# Supplied data start

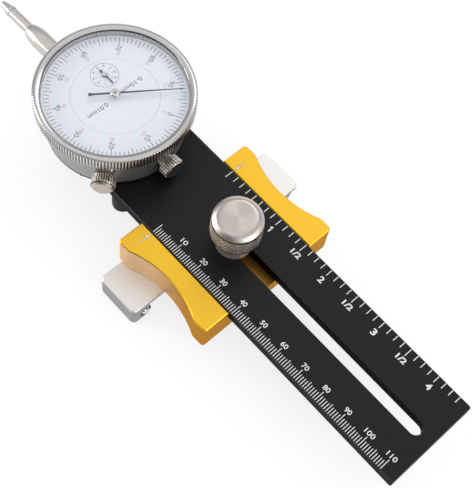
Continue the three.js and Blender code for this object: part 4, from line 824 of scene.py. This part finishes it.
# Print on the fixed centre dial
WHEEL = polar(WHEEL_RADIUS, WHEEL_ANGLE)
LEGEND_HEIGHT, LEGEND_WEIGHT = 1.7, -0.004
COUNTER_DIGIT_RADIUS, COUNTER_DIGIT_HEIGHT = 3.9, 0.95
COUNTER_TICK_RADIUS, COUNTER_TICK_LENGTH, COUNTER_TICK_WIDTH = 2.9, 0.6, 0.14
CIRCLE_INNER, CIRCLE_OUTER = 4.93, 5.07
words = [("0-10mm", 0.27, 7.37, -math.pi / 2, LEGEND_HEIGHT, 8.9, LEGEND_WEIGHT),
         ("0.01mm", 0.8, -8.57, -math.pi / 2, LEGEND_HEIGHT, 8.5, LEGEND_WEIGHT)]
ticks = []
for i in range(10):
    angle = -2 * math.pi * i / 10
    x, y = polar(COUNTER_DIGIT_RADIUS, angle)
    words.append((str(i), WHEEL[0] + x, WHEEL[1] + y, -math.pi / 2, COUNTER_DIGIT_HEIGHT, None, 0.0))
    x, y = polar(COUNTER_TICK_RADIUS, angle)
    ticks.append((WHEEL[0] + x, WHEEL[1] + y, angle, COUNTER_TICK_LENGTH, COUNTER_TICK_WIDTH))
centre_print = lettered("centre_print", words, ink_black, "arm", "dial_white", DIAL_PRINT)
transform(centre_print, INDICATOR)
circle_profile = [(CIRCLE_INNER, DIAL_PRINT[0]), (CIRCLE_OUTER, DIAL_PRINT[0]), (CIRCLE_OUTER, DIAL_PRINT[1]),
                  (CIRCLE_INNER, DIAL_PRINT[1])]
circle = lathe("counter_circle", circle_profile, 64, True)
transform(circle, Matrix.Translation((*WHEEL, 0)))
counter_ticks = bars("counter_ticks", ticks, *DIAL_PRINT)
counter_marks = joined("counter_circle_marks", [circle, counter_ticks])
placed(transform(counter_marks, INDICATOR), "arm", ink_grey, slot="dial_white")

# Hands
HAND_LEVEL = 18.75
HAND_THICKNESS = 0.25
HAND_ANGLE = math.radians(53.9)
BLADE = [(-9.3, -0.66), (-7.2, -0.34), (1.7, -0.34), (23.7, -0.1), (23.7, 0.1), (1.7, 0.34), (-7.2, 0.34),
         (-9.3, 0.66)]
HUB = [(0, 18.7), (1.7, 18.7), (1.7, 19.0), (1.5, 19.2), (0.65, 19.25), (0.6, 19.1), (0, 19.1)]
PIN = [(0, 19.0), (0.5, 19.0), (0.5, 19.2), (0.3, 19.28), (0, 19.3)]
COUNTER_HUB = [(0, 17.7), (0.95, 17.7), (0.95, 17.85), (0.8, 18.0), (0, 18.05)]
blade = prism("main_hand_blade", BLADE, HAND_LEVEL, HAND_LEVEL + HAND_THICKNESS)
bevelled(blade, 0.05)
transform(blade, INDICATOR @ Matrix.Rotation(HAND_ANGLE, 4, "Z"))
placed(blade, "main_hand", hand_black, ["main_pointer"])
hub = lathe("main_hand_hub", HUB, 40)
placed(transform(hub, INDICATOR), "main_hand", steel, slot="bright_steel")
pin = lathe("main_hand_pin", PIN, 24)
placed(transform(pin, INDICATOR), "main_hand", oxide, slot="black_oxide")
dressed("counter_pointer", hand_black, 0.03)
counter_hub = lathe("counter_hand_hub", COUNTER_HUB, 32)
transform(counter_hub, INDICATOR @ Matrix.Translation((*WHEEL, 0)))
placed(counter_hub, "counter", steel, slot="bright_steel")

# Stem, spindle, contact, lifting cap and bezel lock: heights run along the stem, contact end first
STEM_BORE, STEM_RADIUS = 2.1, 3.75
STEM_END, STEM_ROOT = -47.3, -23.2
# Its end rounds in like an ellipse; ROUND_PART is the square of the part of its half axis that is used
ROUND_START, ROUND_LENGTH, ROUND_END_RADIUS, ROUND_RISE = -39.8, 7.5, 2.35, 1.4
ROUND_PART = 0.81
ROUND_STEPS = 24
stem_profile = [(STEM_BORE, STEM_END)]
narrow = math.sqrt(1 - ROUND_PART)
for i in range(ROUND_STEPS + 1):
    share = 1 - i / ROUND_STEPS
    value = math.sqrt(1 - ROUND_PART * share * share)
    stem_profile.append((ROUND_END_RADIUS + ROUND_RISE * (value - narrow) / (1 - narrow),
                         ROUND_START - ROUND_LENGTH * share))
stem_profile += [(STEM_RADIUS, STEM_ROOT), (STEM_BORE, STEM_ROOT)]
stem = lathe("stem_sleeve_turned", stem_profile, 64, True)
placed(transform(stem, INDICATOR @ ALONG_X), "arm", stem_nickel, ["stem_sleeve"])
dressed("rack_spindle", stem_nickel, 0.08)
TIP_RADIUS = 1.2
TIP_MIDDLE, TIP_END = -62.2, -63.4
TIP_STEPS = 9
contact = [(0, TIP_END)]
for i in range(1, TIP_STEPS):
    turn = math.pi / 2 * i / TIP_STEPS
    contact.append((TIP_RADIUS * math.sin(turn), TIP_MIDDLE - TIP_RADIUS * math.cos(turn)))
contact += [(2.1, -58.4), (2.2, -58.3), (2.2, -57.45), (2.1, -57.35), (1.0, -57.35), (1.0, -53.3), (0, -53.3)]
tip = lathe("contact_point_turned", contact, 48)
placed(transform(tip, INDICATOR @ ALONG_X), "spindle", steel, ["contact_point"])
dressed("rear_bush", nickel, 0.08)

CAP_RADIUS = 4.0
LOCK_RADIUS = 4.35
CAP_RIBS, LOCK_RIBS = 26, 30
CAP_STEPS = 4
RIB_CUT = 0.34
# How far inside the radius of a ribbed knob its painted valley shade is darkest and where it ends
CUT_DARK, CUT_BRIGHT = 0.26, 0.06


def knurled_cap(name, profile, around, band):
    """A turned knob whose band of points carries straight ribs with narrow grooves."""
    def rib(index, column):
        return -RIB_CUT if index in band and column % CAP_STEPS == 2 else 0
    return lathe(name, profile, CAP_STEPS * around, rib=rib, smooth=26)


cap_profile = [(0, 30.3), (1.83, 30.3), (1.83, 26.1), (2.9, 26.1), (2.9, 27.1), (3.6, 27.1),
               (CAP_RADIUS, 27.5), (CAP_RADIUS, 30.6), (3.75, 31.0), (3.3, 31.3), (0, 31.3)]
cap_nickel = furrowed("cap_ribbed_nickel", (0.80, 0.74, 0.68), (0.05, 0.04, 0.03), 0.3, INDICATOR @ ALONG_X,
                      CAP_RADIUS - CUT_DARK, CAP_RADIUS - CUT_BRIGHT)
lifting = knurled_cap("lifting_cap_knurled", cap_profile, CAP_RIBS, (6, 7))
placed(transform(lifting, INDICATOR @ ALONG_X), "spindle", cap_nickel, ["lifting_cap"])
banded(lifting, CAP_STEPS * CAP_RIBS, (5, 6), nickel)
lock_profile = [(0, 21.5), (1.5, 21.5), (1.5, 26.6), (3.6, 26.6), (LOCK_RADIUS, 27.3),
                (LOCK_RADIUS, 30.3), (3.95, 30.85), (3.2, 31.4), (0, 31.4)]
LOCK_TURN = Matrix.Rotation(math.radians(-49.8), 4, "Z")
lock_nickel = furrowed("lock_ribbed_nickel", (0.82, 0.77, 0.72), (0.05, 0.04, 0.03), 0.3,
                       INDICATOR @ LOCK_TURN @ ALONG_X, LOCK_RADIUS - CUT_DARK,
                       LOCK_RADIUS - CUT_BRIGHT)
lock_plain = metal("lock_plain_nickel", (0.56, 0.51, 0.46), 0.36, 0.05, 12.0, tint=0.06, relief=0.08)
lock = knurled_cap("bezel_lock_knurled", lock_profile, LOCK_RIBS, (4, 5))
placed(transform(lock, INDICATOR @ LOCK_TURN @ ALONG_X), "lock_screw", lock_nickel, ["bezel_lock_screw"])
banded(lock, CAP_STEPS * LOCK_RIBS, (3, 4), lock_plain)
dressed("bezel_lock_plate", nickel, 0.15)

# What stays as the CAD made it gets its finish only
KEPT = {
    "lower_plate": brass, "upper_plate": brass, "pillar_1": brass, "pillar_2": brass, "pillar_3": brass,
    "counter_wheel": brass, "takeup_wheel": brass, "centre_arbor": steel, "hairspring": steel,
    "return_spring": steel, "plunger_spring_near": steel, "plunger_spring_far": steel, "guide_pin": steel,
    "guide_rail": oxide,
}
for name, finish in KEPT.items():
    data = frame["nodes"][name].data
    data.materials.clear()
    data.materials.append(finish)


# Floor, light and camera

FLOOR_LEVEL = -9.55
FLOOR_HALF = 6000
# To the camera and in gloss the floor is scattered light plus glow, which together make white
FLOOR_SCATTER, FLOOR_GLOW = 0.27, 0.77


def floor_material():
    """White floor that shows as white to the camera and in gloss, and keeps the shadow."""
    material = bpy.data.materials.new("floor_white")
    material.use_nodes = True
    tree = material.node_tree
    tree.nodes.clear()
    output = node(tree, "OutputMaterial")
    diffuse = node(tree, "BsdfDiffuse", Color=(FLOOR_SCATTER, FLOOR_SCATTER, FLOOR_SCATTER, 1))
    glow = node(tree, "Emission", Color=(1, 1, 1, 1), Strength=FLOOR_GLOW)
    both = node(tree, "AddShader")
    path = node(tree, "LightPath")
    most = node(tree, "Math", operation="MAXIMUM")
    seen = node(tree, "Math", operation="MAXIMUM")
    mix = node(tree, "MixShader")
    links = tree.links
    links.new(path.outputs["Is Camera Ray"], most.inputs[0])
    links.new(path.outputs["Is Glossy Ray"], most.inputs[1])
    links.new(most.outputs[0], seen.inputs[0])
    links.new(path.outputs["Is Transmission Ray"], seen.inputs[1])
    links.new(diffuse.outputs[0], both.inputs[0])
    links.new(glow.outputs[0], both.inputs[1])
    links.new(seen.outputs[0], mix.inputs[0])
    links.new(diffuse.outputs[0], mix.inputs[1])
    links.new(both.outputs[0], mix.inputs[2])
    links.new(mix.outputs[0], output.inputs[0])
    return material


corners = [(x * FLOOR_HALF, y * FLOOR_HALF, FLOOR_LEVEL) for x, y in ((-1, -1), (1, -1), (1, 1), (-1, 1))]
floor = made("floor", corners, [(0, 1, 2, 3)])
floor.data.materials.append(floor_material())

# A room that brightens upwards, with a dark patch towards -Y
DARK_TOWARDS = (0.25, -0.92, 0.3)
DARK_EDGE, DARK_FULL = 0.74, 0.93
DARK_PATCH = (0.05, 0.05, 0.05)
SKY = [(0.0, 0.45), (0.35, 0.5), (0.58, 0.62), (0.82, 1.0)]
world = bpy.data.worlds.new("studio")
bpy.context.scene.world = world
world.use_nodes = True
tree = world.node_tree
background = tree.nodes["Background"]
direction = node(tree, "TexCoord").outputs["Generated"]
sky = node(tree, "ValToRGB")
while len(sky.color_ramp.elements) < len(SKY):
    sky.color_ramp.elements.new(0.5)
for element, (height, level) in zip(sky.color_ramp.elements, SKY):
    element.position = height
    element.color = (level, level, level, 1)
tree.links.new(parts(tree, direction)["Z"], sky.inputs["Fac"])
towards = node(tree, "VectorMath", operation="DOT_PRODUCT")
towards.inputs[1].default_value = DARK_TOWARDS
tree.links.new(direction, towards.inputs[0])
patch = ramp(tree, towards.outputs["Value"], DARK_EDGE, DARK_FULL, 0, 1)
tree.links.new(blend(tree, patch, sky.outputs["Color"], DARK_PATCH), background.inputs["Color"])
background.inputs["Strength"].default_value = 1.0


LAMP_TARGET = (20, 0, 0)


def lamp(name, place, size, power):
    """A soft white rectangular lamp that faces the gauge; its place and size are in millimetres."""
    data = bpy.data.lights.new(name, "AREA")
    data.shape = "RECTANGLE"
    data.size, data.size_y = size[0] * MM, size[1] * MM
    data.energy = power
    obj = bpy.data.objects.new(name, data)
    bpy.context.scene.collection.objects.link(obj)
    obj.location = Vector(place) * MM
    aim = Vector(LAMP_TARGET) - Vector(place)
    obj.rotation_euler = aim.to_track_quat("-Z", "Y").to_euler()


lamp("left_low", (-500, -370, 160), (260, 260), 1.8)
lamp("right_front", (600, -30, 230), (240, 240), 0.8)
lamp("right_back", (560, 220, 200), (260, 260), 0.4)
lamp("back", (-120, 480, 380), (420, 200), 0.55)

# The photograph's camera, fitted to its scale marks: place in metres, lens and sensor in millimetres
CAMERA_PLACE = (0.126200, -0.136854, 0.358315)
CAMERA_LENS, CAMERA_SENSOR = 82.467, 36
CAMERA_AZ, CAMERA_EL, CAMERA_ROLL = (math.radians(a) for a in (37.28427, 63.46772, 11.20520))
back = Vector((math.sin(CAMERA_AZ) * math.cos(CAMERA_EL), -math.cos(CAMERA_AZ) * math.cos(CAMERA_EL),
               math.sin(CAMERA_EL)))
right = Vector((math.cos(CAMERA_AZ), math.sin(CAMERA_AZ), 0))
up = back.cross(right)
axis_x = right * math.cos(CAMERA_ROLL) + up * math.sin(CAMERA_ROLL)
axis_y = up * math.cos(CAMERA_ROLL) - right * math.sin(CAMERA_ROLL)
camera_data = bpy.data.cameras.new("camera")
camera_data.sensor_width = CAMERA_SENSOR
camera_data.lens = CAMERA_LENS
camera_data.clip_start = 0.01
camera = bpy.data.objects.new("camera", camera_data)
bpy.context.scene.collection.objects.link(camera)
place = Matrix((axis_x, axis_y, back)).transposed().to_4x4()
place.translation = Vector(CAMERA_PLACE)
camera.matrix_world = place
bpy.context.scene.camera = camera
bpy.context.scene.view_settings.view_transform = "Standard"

# Supplied data end

**Your instructions**. Find all the lines containing "scene" in the material, then copy them.

**Answer in full**.
Continue the three.js and Blender code for this object: part 4, from line 824 of scene.py. This part finishes it.
bpy.context.scene.world = world
    bpy.context.scene.collection.objects.link(obj)
bpy.context.scene.collection.objects.link(camera)
bpy.context.scene.camera = camera
bpy.context.scene.view_settings.view_transform = "Standard"